The advantage of learning through the arts will come as no surprise to anyone who grew up with the “Fifty Nifty United States” song or learned how a bill becomes a law from Schoolhouse Rock. Some of today’s children are learning history from the lyrics of “Hamilton.”
I suddenly remembered a rather mournful tune from decades ago, in high school, when a science teacher told us we would be tested on the elements with a charge of positive 2 and a friend and I set them to a chant; I can still name them, in order, and when it comes to chemistry, I am definitely one of the less able students.
“Arts integration should not replace arts education,” Dr. Hardiman said. She suggested a “three-legged stool,” with one leg being arts education, including dedicated classes in visual and performing arts, and the second arts and cultural offerings, such as artists coming into the school or visits to museums. The third leg would be the integration of the arts into the teaching of other subjects.
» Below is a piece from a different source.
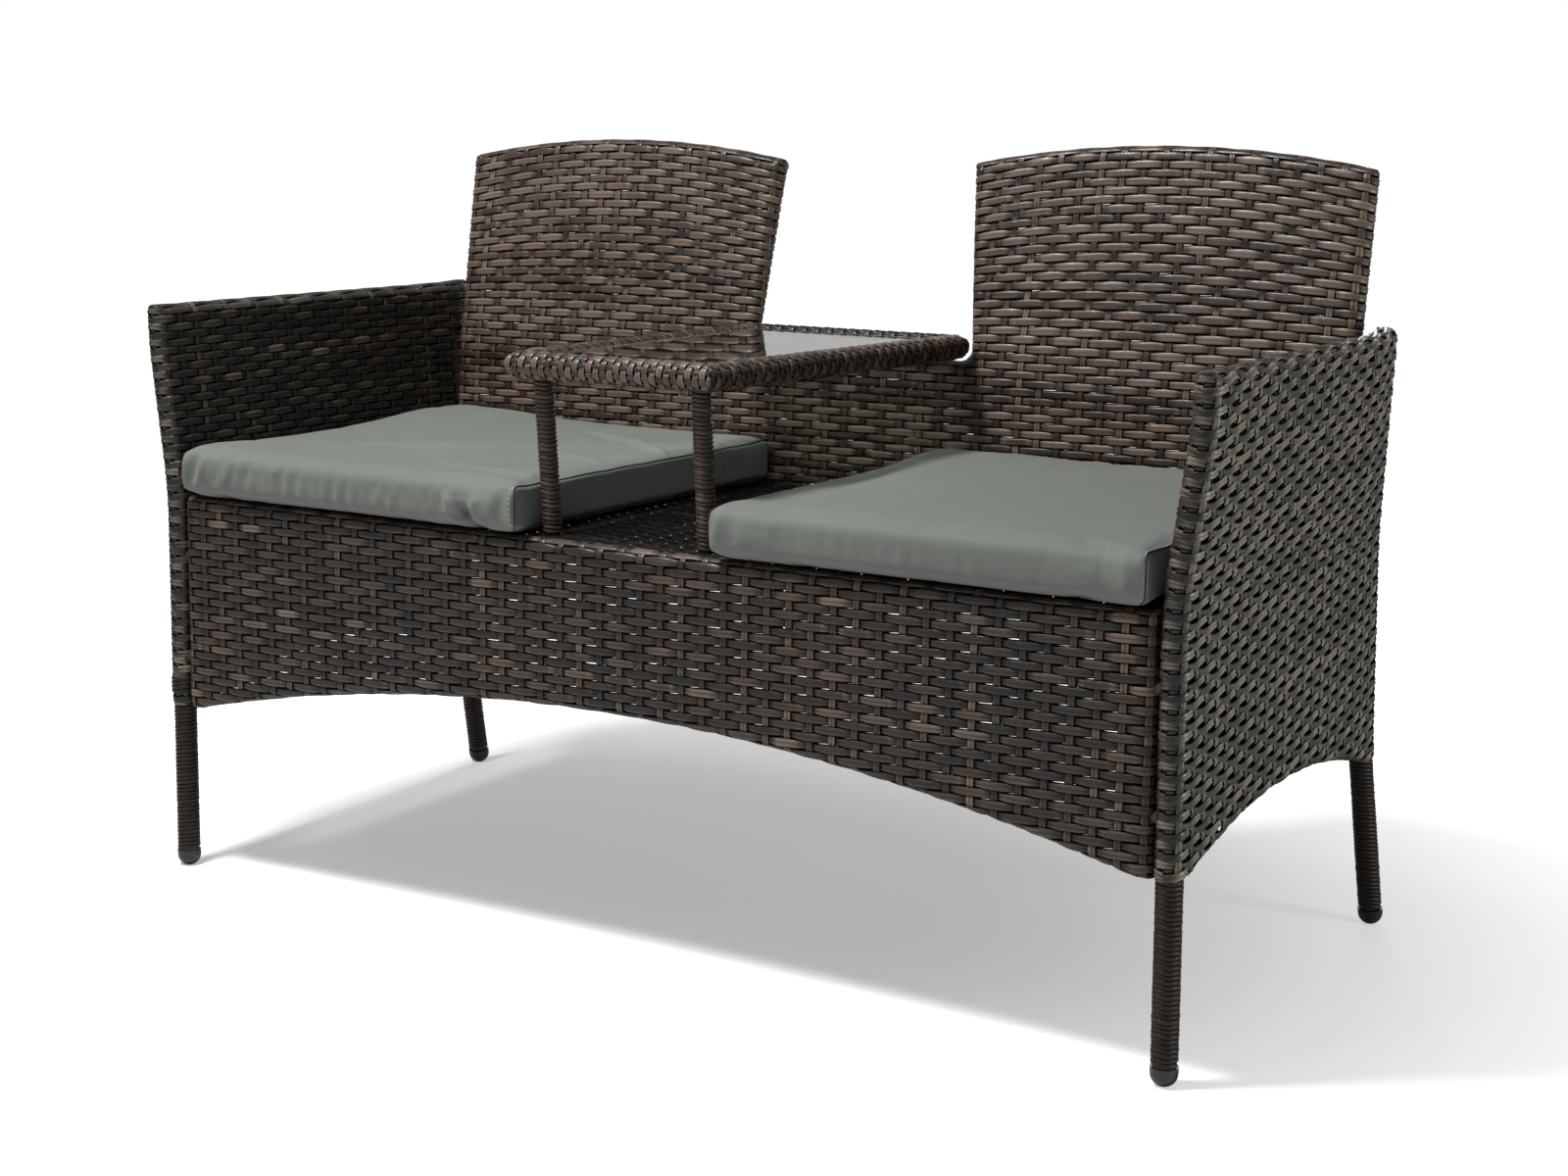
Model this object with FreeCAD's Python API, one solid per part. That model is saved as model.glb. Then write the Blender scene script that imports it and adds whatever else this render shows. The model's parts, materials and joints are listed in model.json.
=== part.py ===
"""Companion seat bench: two woven seats joined by a small tea table.

Millimetres. X runs to the right for someone who looks at the front, Y to the back, Z up.
The origin is on the floor, at the middle of the bench's box.
"""
import FreeCAD, Part
import math
import os

V = FreeCAD.Vector

# Overall sizes
overall_width = 1240.0
overall_depth = 574.0
seat_top_z = 425.0
arm_top_front_z = 632.0
arm_top_bend_z = 635.5
arm_top_rear_z = 638.5
rim_top_z = 609.5
back_corner_z = 794.0
back_crown_z = 815.0

# Tubes and rods of the welded frames
arm_tube_d = 22.0
seat_tube_d = 19.0
back_tube_d = 19.0
rim_tube_d = 19.0
leg_tube_d = 16.0
cross_tube_d = 16.0
rod_d = 10.0
tube_wall = 1.2
weld_proud = 0.03
plate_t = 3.0

# Wicker: strand build-up on each tube, and the woven panels between tubes
arm_wrap_t = 1.5
seat_wrap_t = 1.5
back_wrap_t = 2.0
rim_wrap_t = 4.0
leg_wrap_t = 2.0
rod_wrap_t = 1.5
panel_t = 4.0
panel_recess = 0.6
wrap_gap = 0.2
butt_gap = 0.3

# Arm frames: plan places and bends
arm_flare = 20.5
front_post_setback = 22.0
front_foot_inset = 27.0
flare_start_z = 430.0
flare_end_z = 585.0
rail_bend_setback = 119.0
rear_post_top_inset = 21.5
rear_post_top_setback = 57.0
rear_post_seat_inset = 28.5
rear_post_seat_setback = 56.0
rear_knee_inset = 22.0
rear_knee_setback = 56.0
rear_knee_z = 205.0
rear_foot_inset = 13.5
flare_bend_r = 500.0
rail_bend_r = 65.0
seat_bend_r = 600.0
knee_bend_r = 250.0
low_bulge = 2.5
side_end_z = 188.0
side_arch_z = 226.0
arm_seat_rail_z = 398.0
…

“Parents can easily do simple arts activities with kids,” Dr. Hardiman said, and can incorporate these ideas around homework or just in spending time together. Maybe it would help to put the multiplication tables into a song, or ask children to sketch their ideas, or use body poses to show the emotion that a character in a story is feeling.
Ronald Beghetto, a professor of educational psychology and the director of Innovation House at the University of Connecticut, studies creativity in educational settings, which, he said, “can be manifest across all different disciplines.”
“We tend, as adults, to overplan and overstructure young people’s experiences,” Dr. Beghetto said. While structure is important, he said, so is “letting kids determine their own problems to solve, their own ways to solve them.”
Arts education, he said, can provide those structured opportunities that foster creativity.
“Working through some creative endeavor, we’re really resolving uncertainty,” he said. “We approach the blank canvas.”